THE TASK |
The required output is every line from the beginning of the entries below through the line that includes "return settled(name, mesh, sharp)", copied exactly.

━━━━━━━━━━━━━━━━━━━━

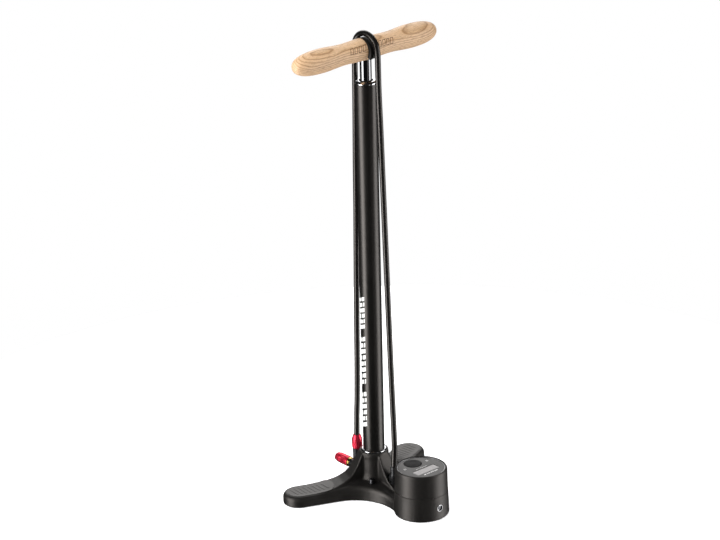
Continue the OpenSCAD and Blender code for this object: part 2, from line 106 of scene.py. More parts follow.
# Hose: 8 mm rubber hose, crimped on the fitting by the hub, up the front, over the handle
# and down the back into the chuck's ferrule. One tube along a given route.
def skin(name, grids, loop_rows=False, ends=False, sharp=32):
    """Mesh over one or more grids of points (rows, columns, 3): a quad between neighbours,
    the columns joined round. loop_rows joins the rows too, and ends closes both end rows."""
    points, faces, first = [], [], 0
    for grid in grids:
        rows, columns = grid.shape[:2]
        index = first + np.arange(rows * columns).reshape(rows, columns)
        here = index if loop_rows else index[:-1]
        above = np.roll(index, -1, 0)[:len(here)]
        quads = np.stack([here, np.roll(here, -1, 1), np.roll(above, -1, 1), above], -1)
        faces += quads.reshape(-1, 4).tolist()
        if ends:
            faces += [index[0][::-1].tolist(), index[-1].tolist()]
        points.append(grid.reshape(-1, 3))
        first += rows * columns
    mesh = bpy.data.meshes.new(name)
    mesh.from_pydata(np.concatenate(points), [], faces)
    return settled(name, mesh, sharp)


def settled(name, mesh, sharp=32):
    """Object for a mesh whose doubled points are merged and whose faces point outwards."""
    work = bmesh.new()
    work.from_mesh(mesh)
    bmesh.ops.remove_doubles(work, verts=work.verts, dist=1e-7)
    bmesh.ops.dissolve_degenerate(work, edges=work.edges, dist=1e-8)
    bmesh.ops.recalc_face_normals(work, faces=work.faces)
    work.to_mesh(mesh)
    work.free()
    mesh.shade_smooth()
    mesh.set_sharp_from_angle(angle=math.radians(sharp))
    piece = bpy.data.objects.new(name, mesh)
    bpy.context.scene.collection.objects.link(piece)
    return piece


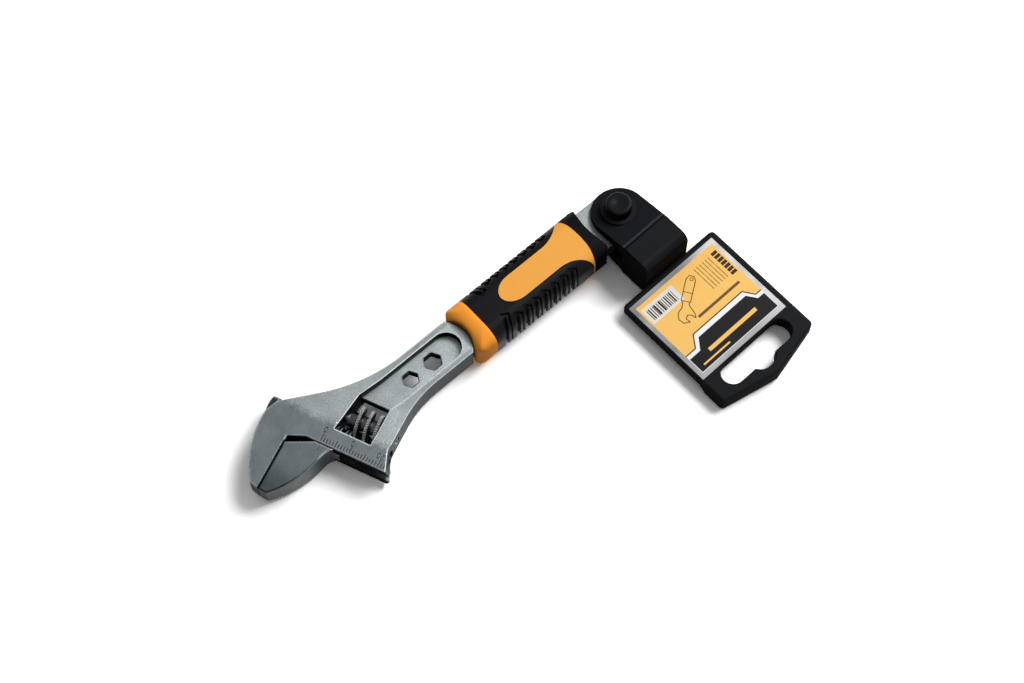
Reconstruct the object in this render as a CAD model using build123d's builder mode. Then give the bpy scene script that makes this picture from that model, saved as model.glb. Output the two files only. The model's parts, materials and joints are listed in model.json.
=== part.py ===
from build123d import *
import math
import os

# Adjustable wrench of the 150 mm class, with a two-shot grip and a swivelling display hanger.
# Millimetres. Origin: centre of the fixed jaw's clamping face, in the mid-plane of the wrench.
# +X runs along the handle to its tail, +Z stands square to the flat sides.

os.makedirs("parts", exist_ok=True)

# ---- fits ------------------------------------------------------------------------------------
running_fit = 0.08        # radial, on whatever turns or slides in a round bore
seat_fit = 0.04           # radial or per face, on pieces of one body that sit in each other
jaw_gap = 0.15            # between the closed clamping faces
guide_gap = 0.15          # per face, where the movable jaw rides on the head
mesh_gap = 0.22           # per flank, between worm thread and rack

# ---- head, where "a" runs along the clamping faces and "s" is the way the jaw opens ----------
head_angle = 22.5         # degrees from the handle
head_thick = 10.5
nose_rise = 3.2           # the jaws' lower faces rise this far towards their tips
nose_start = 7.5          # along the faces, where the rise begins
jaw_face = 19.8           # length of each clamping face
tip_height = 3.1          # blunt end of the fixed jaw
tip_lean = 0.8
crown_depth = 10.3        # height of the fixed jaw over its face, at the shoulder
crown_reach = 4.9         # the shoulder lies this far past the face's end
crown_radius = 36.0
shoulder_run = 4.2        # from the end of the crown to the start of the back line
shoulder_drop = 1.9
shoulder_radius = 3.0
throat_step = 2.3         # the lip edge lies this far past the face's end
throat_rise = 5.5
lip_width = 6.2           # strip between lip edge and window
lip_nose = 3.75           # the lip's corner stands this far past the end flat
lip_nose_run = 9.75
lip_nose_chamfer = 1.15
lip_nose_bevel = 2.8
edge_break = 0.35         # small bevel round the ground faces

# ---- window for the worm ---------------------------------------------------------------------
window_width = 14.4
window_length = 13.0
window_skew = 1.8         # the wall nearest the jaw leans by this much
window_start = 12.4       # from the clamping face
end_wall = 5.85           # between window and end flat
ground_reach = 20.7       # the ground flat of the head ends here, along a

# ---- handle ----------------------------------------------------------------------------------
handle_drop = 6.4         # handle axis below the origin, along Y
shank_width = 14.5
shank_thick = 8.8
neck_thick = 10.0         # forging beside the ground flat
ground_break = 0.24       # bevel round the ground flat
neck_reach = 26.0         # X where the neck starts to thin down
shank_flat = 50.0         # X where it has thinned down to the shank
shank_end = 75.2          # X of the shank's rounded end
shank_end_bulge = 2.75
back_slope = 29.7         # degrees, of the back of the head
back_blend = 58.0
belly_blend = 40.0
web_thick = 3.2
recess_width = 10.4
recess_rim = 2.9          # from the recess to the shank's end
recess_start = 44.0
hex_sizes = [5.0, 5.5]    # across flats
hex_inset = 11.0          # larger hexagon from the end of the recess
hex_pitch = 9.42

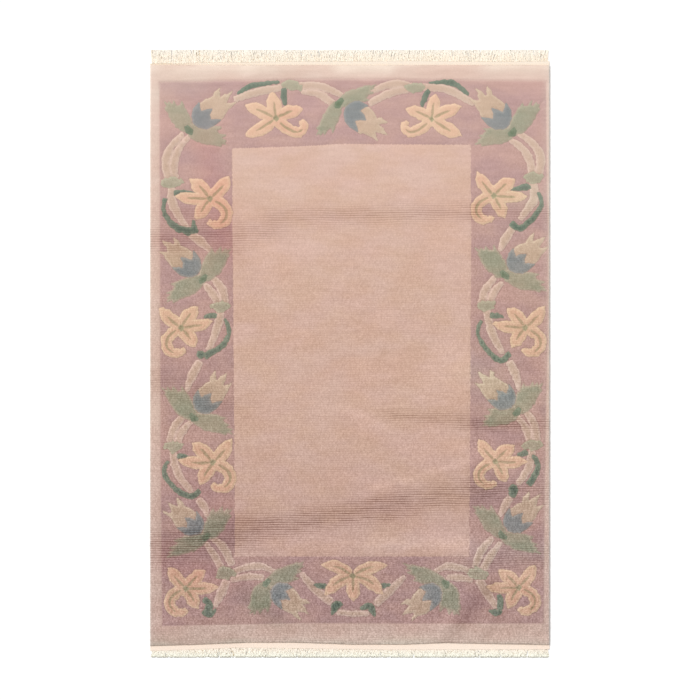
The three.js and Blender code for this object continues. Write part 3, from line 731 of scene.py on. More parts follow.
def pile_marks(points, shapes):
    """Everything the pile's height and colour depend on, at each point, in millimetres."""
    x, y = points.T
    marks = {yarn: depth_in(points, outlines) for yarn, outlines in shapes.items()}
    for name, outline in edges().items():
        marks[name] = depth_in(points, [outline])
    marks["rows"] = row_count(x, y)
    marks["top"] = np.clip(line_at(PILE_END_TOP, x) - y, 0, EDGE_REACH)
    marks["low"] = np.clip(y - line_at(PILE_END_BOTTOM, x), 0, EDGE_REACH)
    marks["side"] = np.clip(HALF_WIDTH - np.abs(x), 0, EDGE_REACH)
    marks["rough"] = np.interp(y / KNOT, *np.transpose(ROUGH_EVERYWHERE))
    marks["rough"] *= np.select([marks["field"] > 0, marks["border"] > 0], [1, BORDER_ROUGH], OUTER_ROUGH)
    marks.update(streaks_at(points))
    marks["open"] *= np.where(marks["border"] < 0, OUTER_OPEN, 1)
    marks["warm"] *= np.where(marks["field"] > 0, FIELD_WARM, 1)
    return marks


def groove(depth, middle, half, deep):
    """A V-shaped cut along a line at some depth inside an outline."""
    return deep * np.clip(1 - np.abs(depth - middle) / half, 0, 1)


def pile_height(points, marks):
    """Height of the carved pile's surface."""
    x, y = points.T
    carved = np.max([marks[yarn] for yarn in CARVED], axis=0)
    height = PILE_HEIGHT + np.interp(carved, *CARVING.T)
    # The line round a motif is cut where it lies over another and nothing lies over it.
    above = np.full(len(points), -float(REACH))
    for yarn in reversed(CARVED):
        overlap = np.clip((carved - marks[yarn]) / OVERLAP_RAMP - OVERLAP_START, 0, 1)
        seen = np.clip(1 - above, 0, 1) * overlap
        height -= seen * groove(marks[yarn], **MOTIF_CUT)
        above = np.maximum(above, marks[yarn])
    inlaid = np.maximum(marks["vein"], marks["heart"])
    height -= np.clip((inlaid + INLAID_SLOPE) / (2 * INLAID_SLOPE), 0, 1) * INLAID_DEPTH
    height -= groove(marks["field"], **EDGE_CUT) + groove(marks["border"], **EDGE_CUT)
    height -= marks["open"] * SEAM_DEPTH * (0.5 + 0.5 * np.cos(2 * np.pi * marks["rows"]))
    end = np.minimum(marks["top"], marks["low"])
    height -= marks["dip"] + np.interp(end, (0, END_DROP_WIDE), (END_DROP, 0))
    # The rug rises and falls a little over its whole length.
    height += sum(
        swell["high"] * np.sin(run / swell["long"] + swell["bend"] * np.sin(over / swell["bend_long"]))
        for swell, (run, over) in zip(SWELLS, ((x, y), (y, x)))
    )
    return height


def rim_line():
    """Points round the pile's outline and the way out at each, longer at the corners."""
    outline = np.vstack((PILE_END_BOTTOM, PILE_END_TOP[::-1])) * KNOT
    corners = {tuple(c) for c in outline[[0, len(PILE_END_BOTTOM) - 1, -2, -1]]}
    points = divided(outline, RIM_STEP)
    side = np.roll(points, -1, 0) - points
    side /= np.hypot(*side.T)[:, None]
    way = side + np.roll(side, 1, 0)
    way /= np.hypot(*way.T)[:, None]
    out = np.column_stack((way[:, 1], -way[:, 0]))
    stretch = [math.sqrt(2) if tuple(p) in corners else 1 for p in points]
    return points, out * np.array(stretch)[:, None]


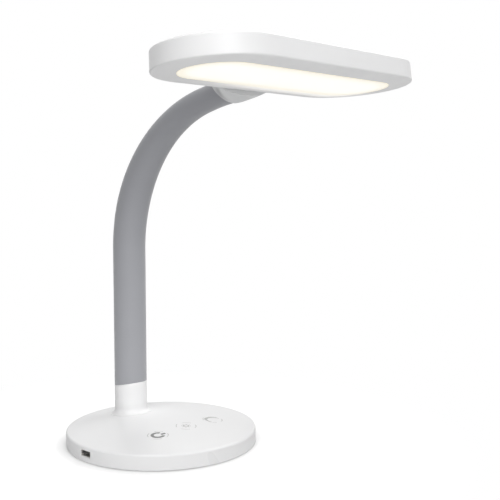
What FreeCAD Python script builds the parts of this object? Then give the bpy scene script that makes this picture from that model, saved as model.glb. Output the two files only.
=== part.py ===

━━━━━━━━━━━━━━━━━━━━

RESULT FOR THIS EXERCISE |
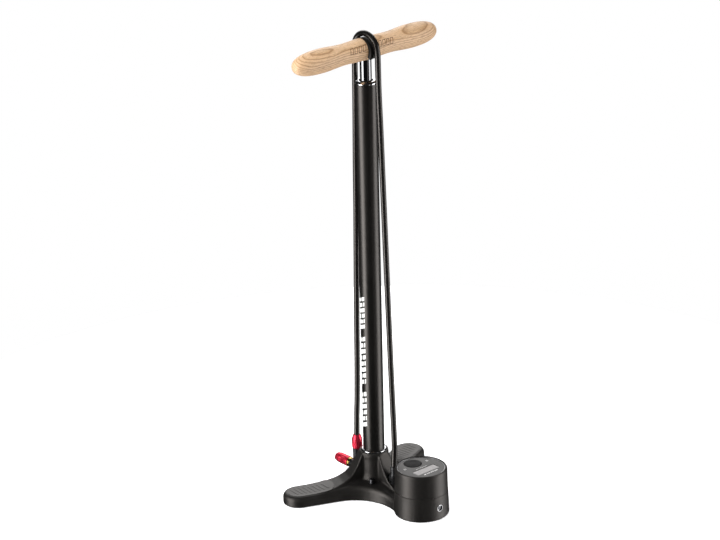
Continue the OpenSCAD and Blender code for this object: part 2, from line 106 of scene.py. More parts follow.
# Hose: 8 mm rubber hose, crimped on the fitting by the hub, up the front, over the handle
# and down the back into the chuck's ferrule. One tube along a given route.
def skin(name, grids, loop_rows=False, ends=False, sharp=32):
    """Mesh over one or more grids of points (rows, columns, 3): a quad between neighbours,
    the columns joined round. loop_rows joins the rows too, and ends closes both end rows."""
    points, faces, first = [], [], 0
    for grid in grids:
        rows, columns = grid.shape[:2]
        index = first + np.arange(rows * columns).reshape(rows, columns)
        here = index if loop_rows else index[:-1]
        above = np.roll(index, -1, 0)[:len(here)]
        quads = np.stack([here, np.roll(here, -1, 1), np.roll(above, -1, 1), above], -1)
        faces += quads.reshape(-1, 4).tolist()
        if ends:
            faces += [index[0][::-1].tolist(), index[-1].tolist()]
        points.append(grid.reshape(-1, 3))
        first += rows * columns
    mesh = bpy.data.meshes.new(name)
    mesh.from_pydata(np.concatenate(points), [], faces)
    return settled(name, mesh, sharp)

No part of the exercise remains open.